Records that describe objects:
----------

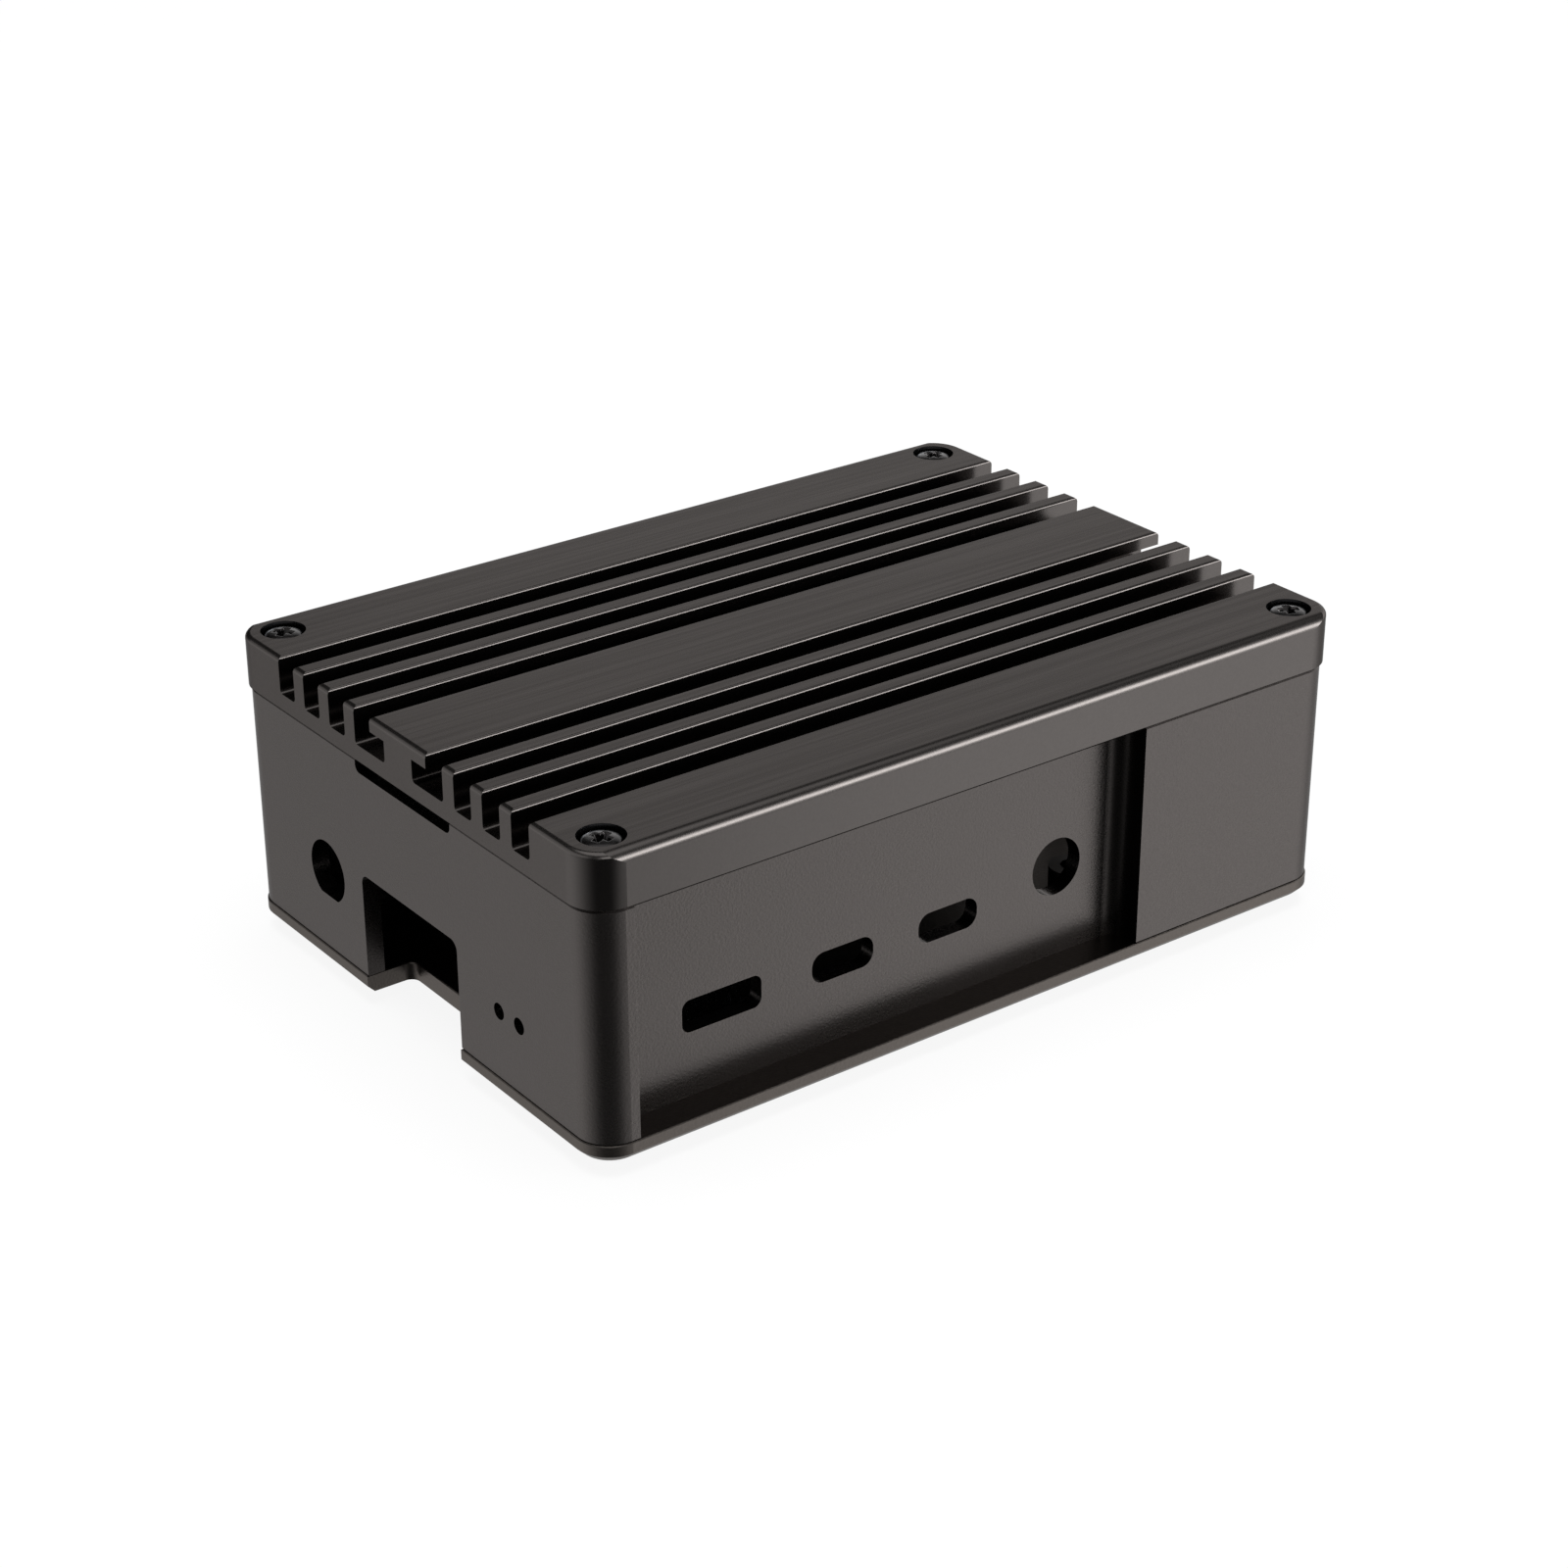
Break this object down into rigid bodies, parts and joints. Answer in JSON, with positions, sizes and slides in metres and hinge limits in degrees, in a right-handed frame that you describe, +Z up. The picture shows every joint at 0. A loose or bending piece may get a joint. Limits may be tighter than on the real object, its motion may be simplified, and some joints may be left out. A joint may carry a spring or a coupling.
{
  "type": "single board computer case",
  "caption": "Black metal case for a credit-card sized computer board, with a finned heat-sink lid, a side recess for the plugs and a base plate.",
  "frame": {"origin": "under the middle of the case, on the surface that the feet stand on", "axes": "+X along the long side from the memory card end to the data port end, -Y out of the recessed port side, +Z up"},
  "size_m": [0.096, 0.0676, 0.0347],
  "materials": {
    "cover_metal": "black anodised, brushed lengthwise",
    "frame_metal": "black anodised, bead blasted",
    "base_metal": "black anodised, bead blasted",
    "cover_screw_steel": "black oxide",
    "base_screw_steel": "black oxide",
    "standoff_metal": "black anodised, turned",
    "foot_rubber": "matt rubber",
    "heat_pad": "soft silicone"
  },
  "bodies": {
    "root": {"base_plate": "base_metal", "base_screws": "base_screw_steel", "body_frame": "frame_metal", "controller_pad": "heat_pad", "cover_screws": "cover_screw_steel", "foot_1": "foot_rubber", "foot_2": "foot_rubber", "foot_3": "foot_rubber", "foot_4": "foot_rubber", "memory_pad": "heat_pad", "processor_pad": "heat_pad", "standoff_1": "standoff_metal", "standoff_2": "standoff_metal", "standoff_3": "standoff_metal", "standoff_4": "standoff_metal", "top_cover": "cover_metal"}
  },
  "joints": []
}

----------

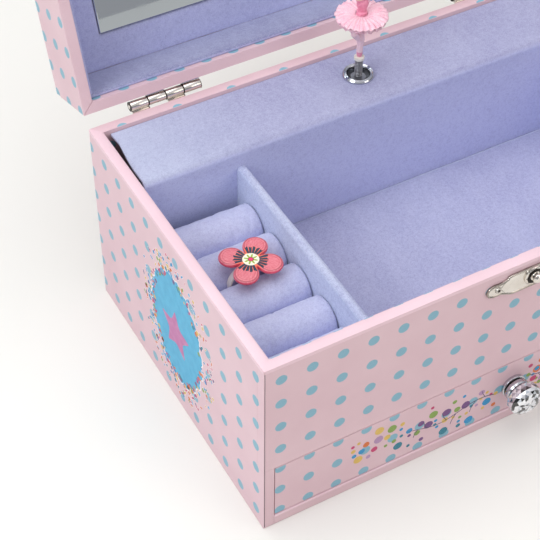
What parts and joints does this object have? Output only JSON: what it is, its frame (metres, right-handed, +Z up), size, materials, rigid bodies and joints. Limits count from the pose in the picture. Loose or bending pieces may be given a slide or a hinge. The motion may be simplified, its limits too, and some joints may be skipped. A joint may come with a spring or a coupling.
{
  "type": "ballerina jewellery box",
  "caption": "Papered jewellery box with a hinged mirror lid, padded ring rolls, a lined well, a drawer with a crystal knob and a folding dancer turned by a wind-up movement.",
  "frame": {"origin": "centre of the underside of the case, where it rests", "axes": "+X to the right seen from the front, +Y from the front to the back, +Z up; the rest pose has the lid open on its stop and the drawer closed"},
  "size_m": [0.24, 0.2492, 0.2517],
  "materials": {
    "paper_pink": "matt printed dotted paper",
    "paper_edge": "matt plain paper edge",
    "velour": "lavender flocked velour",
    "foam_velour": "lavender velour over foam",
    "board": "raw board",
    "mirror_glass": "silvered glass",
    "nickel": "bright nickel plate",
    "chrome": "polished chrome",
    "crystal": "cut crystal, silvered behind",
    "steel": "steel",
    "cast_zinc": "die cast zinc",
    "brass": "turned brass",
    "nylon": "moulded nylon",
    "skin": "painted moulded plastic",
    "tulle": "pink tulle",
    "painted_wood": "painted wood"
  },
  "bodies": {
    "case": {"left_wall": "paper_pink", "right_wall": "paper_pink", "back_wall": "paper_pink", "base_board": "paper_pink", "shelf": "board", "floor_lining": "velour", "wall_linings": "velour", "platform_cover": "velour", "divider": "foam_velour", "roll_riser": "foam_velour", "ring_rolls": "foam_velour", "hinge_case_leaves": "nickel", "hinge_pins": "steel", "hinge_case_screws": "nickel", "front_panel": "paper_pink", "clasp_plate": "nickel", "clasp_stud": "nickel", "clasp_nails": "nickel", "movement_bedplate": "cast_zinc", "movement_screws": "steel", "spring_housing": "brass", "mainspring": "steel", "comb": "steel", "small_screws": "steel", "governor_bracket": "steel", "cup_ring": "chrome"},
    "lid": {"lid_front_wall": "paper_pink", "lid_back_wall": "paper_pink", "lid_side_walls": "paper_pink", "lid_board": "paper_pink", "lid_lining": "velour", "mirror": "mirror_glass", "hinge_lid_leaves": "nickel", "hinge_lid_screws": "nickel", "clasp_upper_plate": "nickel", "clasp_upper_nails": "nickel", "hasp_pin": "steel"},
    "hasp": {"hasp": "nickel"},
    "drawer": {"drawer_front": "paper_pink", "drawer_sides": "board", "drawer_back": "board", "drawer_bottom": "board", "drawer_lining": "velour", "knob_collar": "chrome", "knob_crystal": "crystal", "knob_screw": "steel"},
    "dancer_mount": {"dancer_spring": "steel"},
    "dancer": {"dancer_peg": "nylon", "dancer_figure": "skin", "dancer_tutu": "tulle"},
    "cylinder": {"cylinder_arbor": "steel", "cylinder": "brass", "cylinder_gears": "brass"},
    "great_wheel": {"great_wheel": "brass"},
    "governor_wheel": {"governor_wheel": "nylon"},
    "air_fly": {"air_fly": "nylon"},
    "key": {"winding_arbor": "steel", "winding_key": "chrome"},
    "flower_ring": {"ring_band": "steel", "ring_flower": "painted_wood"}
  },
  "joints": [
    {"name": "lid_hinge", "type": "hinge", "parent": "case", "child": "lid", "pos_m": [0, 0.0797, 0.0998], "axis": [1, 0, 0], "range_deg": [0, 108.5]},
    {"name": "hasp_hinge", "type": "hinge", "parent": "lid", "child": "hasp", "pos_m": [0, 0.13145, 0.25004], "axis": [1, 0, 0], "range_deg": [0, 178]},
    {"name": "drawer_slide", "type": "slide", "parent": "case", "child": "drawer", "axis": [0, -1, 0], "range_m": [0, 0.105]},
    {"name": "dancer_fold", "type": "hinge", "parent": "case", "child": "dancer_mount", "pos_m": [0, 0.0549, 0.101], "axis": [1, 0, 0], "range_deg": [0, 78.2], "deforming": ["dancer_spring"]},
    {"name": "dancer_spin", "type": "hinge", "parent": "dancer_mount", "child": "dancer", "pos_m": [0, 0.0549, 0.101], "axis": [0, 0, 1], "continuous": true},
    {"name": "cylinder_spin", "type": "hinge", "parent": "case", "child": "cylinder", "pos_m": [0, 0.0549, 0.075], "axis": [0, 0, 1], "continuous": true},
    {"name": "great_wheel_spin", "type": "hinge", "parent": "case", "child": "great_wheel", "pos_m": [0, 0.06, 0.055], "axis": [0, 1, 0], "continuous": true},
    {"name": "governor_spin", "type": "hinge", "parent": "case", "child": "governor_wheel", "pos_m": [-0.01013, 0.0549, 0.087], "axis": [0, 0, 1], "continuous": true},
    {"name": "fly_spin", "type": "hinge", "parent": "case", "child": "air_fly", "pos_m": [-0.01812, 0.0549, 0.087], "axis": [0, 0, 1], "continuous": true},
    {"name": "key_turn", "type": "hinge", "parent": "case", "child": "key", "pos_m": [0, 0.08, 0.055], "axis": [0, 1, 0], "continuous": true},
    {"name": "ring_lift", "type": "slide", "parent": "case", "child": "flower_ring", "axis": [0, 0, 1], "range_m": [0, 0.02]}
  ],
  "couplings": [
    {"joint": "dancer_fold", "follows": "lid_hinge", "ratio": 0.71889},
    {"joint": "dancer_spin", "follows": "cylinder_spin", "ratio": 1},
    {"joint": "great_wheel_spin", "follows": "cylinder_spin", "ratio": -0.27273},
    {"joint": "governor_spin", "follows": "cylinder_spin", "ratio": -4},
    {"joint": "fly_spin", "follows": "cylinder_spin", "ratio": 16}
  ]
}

----------

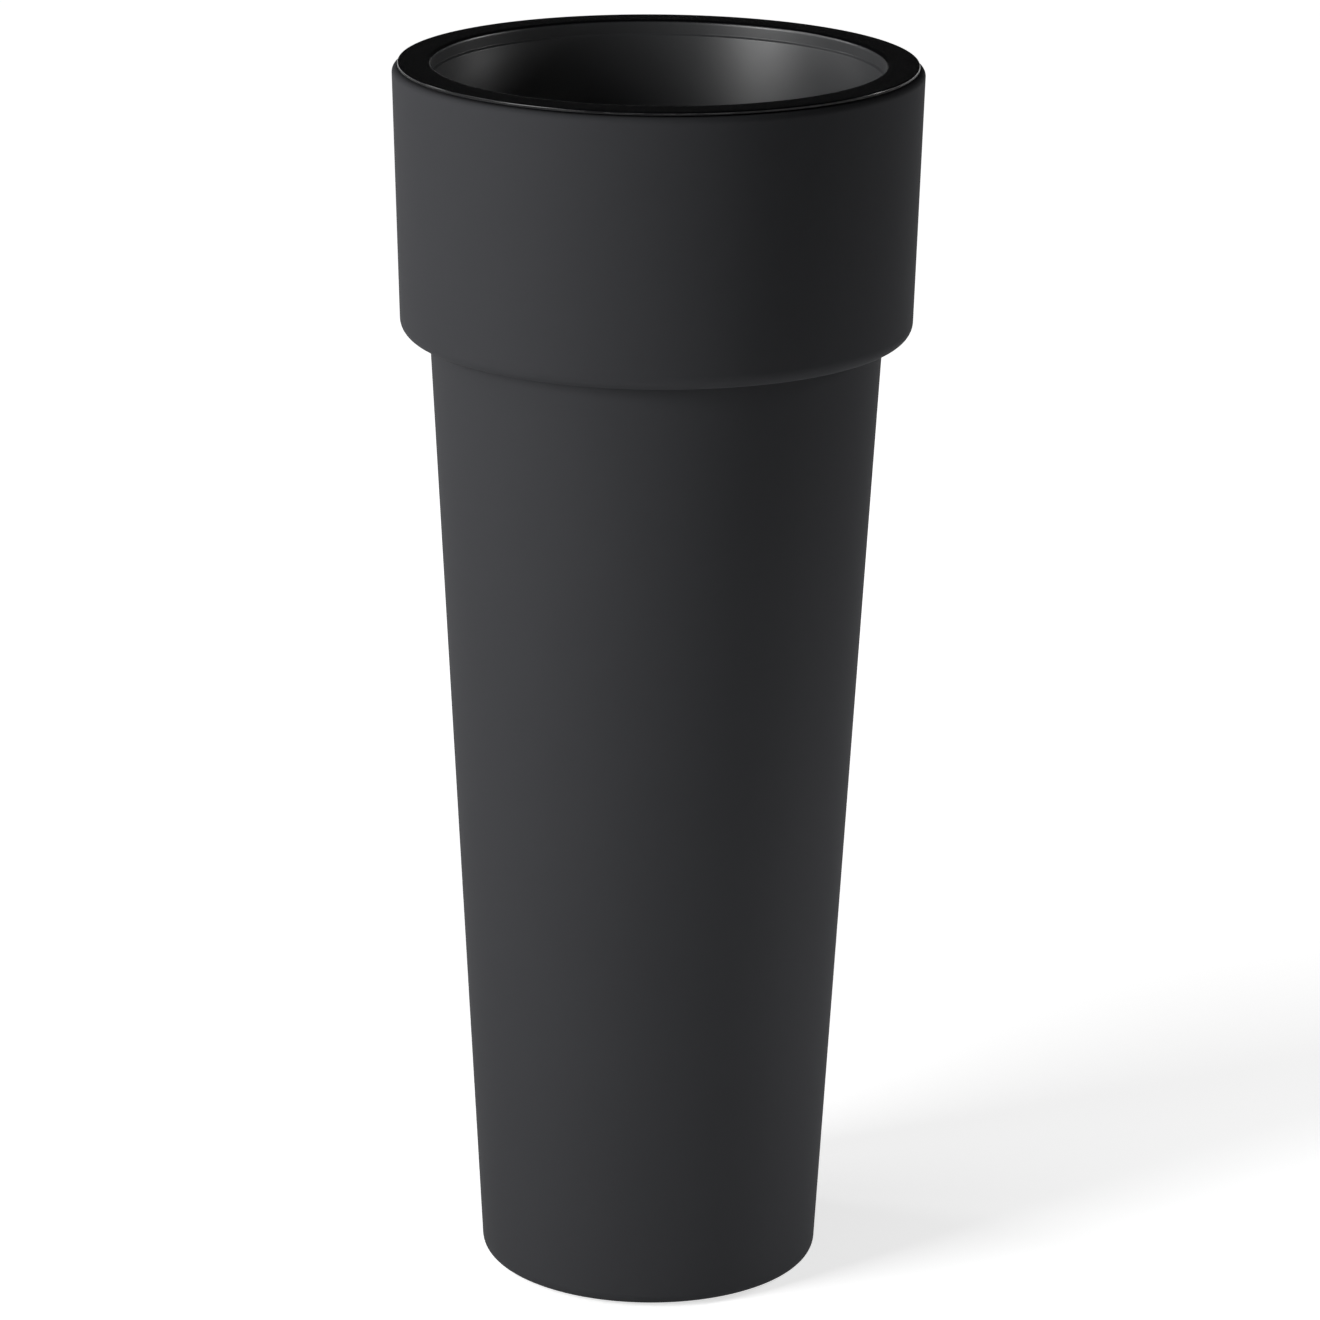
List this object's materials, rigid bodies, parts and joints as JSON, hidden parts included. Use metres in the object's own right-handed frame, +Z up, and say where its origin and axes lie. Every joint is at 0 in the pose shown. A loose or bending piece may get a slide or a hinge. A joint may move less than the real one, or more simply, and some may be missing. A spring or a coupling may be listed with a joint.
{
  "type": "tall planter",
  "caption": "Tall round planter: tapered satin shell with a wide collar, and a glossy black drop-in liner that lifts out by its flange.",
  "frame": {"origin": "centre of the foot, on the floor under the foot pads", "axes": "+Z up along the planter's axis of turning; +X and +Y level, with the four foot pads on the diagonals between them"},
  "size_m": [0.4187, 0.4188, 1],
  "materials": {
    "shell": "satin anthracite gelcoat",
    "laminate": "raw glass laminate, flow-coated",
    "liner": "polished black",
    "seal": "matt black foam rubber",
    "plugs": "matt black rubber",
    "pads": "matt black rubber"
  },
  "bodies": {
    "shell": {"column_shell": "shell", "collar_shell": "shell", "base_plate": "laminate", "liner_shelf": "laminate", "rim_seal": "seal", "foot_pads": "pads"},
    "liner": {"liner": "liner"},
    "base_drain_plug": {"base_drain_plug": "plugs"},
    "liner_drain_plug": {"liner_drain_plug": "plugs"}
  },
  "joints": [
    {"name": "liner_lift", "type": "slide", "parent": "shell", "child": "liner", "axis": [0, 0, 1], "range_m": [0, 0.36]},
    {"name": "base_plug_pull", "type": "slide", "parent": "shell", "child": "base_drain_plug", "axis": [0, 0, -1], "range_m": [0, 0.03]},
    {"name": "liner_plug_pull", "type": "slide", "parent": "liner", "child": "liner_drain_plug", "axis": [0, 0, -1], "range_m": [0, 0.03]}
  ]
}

----------

Find each line holding the word "from" and copy it.

FINAL ANSWER:
  "frame": {"origin": "under the middle of the case, on the surface that the feet stand on", "axes": "+X along the long side from the memory card end to the data port end, -Y out of the recessed port side, +Z up"},
What parts and joints does this object have? Output only JSON: what it is, its frame (metres, right-handed, +Z up), size, materials, rigid bodies and joints. Limits count from the pose in the picture. Loose or bending pieces may be given a slide or a hinge. The motion may be simplified, its limits too, and some joints may be skipped. A joint may come with a spring or a coupling.
  "frame": {"origin": "centre of the underside of the case, where it rests", "axes": "+X to the right seen from the front, +Y from the front to the back, +Z up; the rest pose has the lid open on its stop and the drawer closed"},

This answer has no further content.